Younger readers may not be aware that, as well as being one of the acknowledged pioneers of British rock’n’roll, Sir Cliff Richard was a major film star in the early 1960s. Both The Young Ones, in 1961, and Summer Holiday, two years later, were massive box-office hits (in the U.K. at least) and, at one point, were seldom off our television screens.
In the mid-1990’s, the latter was adapted, with great success, for the West End stage as a vehicle for Darren Day. The current, extensive U.K. tour is built around the talents of Ray Quinn, well known for The X Factor (runner-up to Leona Lewis in 2006), Dancing on Ice and, lest we forget, a traumatic role in Brookside.
The tale is a straightforward one: a group of London Transport mechanics, led by Quinn’s Don, unable to afford a conventional holiday, are given an old double-decker bus to do up and turn into a travelling hotel. Driving it across Europe, they make the acquaintance of a female singing trio – the Do-Re-Mi’s – whose car has broken down; and acquire a stowaway – Barbara, a runaway American starlet, who is disguised as a boy.
Can they get to Athens, in order for the girl-group to fulfil a vital engagement, before the starlet’s cynically exploitative mother tracks them down? And will romance blossom between Don and Barbara/Bobby?
I had expected the show to be a shameless jukebox musical, shoehorning Richard’s hits in at the slightest provocation, Mamma Mia-style. Instead, the show sticks fairly closely to the plot of the film (the segment with the middle-aged peasant woman is missing, although it is subtly referenced), and while there are several tunes from The Young Ones and elsewhere, a number of unmemorable, non-storyline-oriented songs could easily have been replaced by Cliff classics.

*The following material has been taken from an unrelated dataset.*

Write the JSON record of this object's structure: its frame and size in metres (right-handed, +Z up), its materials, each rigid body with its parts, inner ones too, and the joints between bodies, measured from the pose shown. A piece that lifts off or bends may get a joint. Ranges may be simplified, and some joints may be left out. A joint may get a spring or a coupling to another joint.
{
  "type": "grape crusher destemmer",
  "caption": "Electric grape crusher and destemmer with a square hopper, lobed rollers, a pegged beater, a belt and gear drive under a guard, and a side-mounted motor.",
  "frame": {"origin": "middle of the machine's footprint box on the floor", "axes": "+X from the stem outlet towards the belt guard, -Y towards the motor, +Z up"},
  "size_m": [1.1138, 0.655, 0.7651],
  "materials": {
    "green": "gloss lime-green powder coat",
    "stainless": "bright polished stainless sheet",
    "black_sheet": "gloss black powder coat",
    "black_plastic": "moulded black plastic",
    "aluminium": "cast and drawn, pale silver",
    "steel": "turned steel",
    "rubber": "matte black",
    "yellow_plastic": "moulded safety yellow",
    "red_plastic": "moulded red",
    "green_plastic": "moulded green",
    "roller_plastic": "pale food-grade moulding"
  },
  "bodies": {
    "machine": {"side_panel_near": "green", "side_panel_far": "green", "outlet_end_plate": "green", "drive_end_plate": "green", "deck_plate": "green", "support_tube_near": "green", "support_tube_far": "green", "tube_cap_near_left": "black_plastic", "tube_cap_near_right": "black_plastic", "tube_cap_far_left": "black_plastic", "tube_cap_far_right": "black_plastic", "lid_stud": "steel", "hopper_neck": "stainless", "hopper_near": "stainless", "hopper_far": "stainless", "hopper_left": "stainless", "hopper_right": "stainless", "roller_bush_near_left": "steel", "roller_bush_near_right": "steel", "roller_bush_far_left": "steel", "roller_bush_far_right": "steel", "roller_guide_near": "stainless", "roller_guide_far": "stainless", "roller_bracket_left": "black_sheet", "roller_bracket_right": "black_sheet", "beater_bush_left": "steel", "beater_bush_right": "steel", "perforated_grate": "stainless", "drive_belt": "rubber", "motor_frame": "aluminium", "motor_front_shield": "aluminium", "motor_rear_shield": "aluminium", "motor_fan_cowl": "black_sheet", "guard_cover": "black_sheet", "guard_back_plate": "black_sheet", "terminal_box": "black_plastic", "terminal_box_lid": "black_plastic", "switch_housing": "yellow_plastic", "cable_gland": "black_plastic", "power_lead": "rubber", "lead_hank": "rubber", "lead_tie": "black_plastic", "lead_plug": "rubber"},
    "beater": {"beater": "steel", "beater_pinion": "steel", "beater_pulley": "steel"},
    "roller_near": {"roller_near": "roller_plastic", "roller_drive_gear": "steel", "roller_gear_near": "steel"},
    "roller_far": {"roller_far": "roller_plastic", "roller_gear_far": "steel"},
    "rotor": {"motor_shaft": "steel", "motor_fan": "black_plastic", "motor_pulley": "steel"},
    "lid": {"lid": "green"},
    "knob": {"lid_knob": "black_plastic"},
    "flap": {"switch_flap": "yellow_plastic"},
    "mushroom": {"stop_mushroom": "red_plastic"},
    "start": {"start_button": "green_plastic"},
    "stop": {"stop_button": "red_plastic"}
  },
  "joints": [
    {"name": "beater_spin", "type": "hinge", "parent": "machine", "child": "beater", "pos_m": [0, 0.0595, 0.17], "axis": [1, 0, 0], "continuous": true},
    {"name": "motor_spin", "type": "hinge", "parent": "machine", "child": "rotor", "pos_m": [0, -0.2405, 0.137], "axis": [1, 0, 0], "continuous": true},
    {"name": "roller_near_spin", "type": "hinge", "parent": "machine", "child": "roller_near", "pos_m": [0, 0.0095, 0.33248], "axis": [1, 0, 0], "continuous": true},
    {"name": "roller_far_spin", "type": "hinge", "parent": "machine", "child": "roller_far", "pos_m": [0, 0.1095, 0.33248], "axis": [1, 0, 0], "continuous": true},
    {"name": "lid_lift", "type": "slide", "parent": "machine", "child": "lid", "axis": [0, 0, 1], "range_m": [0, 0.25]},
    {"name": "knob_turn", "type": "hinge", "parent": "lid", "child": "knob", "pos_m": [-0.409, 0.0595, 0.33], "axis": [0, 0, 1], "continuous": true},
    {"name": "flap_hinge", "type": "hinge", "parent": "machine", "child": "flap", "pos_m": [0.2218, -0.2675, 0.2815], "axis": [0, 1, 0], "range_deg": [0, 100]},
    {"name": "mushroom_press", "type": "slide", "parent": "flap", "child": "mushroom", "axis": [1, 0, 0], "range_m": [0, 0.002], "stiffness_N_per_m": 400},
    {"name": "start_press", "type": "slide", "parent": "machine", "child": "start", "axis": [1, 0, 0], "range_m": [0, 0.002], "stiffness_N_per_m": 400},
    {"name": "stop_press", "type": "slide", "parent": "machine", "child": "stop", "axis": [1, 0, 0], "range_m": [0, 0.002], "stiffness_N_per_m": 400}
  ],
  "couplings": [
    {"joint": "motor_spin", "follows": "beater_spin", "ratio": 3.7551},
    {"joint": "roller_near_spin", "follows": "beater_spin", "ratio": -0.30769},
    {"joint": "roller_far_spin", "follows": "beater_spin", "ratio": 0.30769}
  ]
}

The show’s design, by Steve Howell, is pleasingly low-tech, with foreign locations suggested by backdrops comprising picture postcard collages. The big red bus is impressive, and cleverly deployed; as is the ensemble of dancers/actors/singers, under the stewardship of director and choreographer Racky Plews.
Quinn displays undeniable charisma as the alpha-male Don, commanding his troops with an almost military discipline; and Sophie Matthew is very charming as the conflicted Barbara. The show is almost stolen, though, by Taryn Sudding’s Stella, Barbara’s nightmarish stage mother, in conjunction with Wayne Smith as Jerry, her comical co-conspirator.
Billy Roberts, Joe Goldie and Rory Maguire (as Don’s pals Steve, Edwin and Cyril) provide amusing Cockney caricatures, and each gets the chance to shine individually. Not so Gabby Antrobus, Alice Baker and Laura Marie Benson as Mimsie, Alma and Angie – but as the Do-Re-Mi’s, they do provide several visually memorable moments.
The script, by Michael Gyngell and Mark Haddigan, contains as many bad jokes as good ones, and the narrative doesn’t always hang together (how did they get the keys back?), but it all bowls along very amiably.
Ultimately, the success of the show hangs on the singing and dancing, which is exemplary, as is Quinn’s authoritative central performance. All were enthusiastically applauded by the near-capacity audience (comprising fans of all ages), after the obligatory, hit-filled encore.